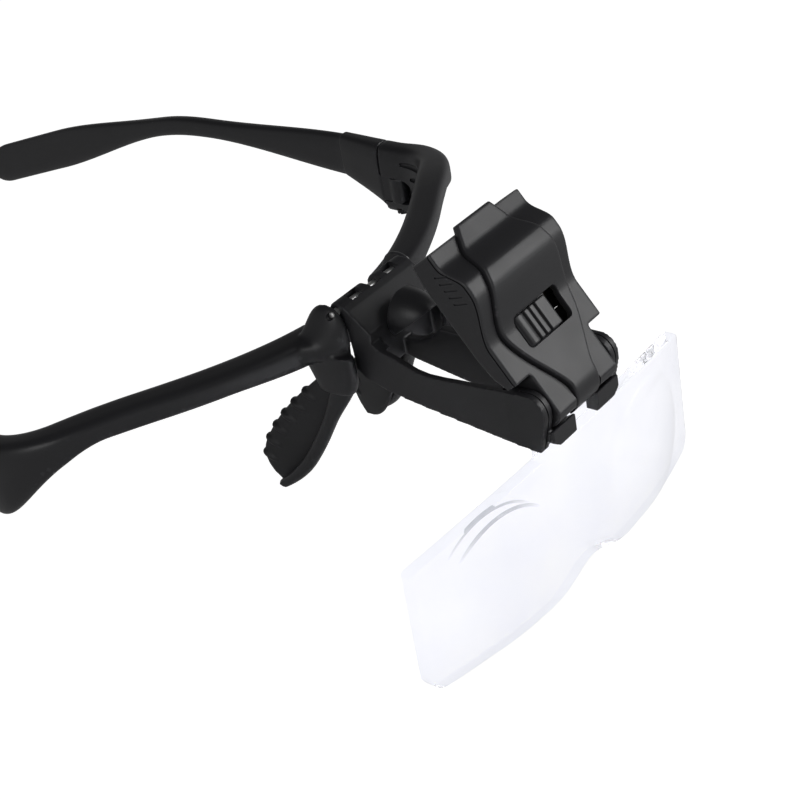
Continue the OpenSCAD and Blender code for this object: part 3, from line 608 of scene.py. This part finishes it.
case = bmesh.new()
back_line = [(-1, case_low), (0.5, 9.4), (1.1, 14), (1.1, 30), (0.2, case_high)]
lamp_plate(case, back_line + front_line(0, case_low, case_high)[::-1], -case_half, case_half,
           edge=0.35, steps=2)
lamp_plate(case, [(4, 0), (3.2, 5.5), (0.5, 10), (-4, 10), (-4, -3.2), (-2.8, -4.3), (-1, -4.8),
                  (1.5, -4.6), (3, -3.2)], -foot_half, foot_half)
add_rod(case, (-foot_half, 0, 0), (foot_half, 0, 0), foot_r)
shell = solid(case, "lamp_case")
mould(shell, 0.27, 2)
# Rooms for the cells, the switch and the board, the LEDs' opening, the door's bed and rails,
# and the shell screws' holes.
rooms = bmesh.new()
lamp_plate(rooms, [(-0.3, 9), (-0.3, 34.4)] + front_line(-1.3, 9, 34.4)[::-1], -13.1, 13.1)
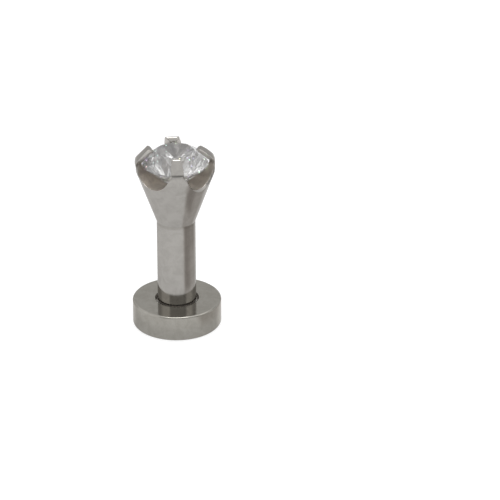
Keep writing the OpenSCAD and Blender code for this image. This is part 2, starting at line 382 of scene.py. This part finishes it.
========
**Objective**
Gather up the lines containing the word "Blender" from these records and copy them.

**Task output**
Continue the OpenSCAD and Blender code for this object: part 3, from line 608 of scene.py. This part finishes it.
Keep writing the OpenSCAD and Blender code for this image. This is part 2, starting at line 382 of scene.py. This part finishes it.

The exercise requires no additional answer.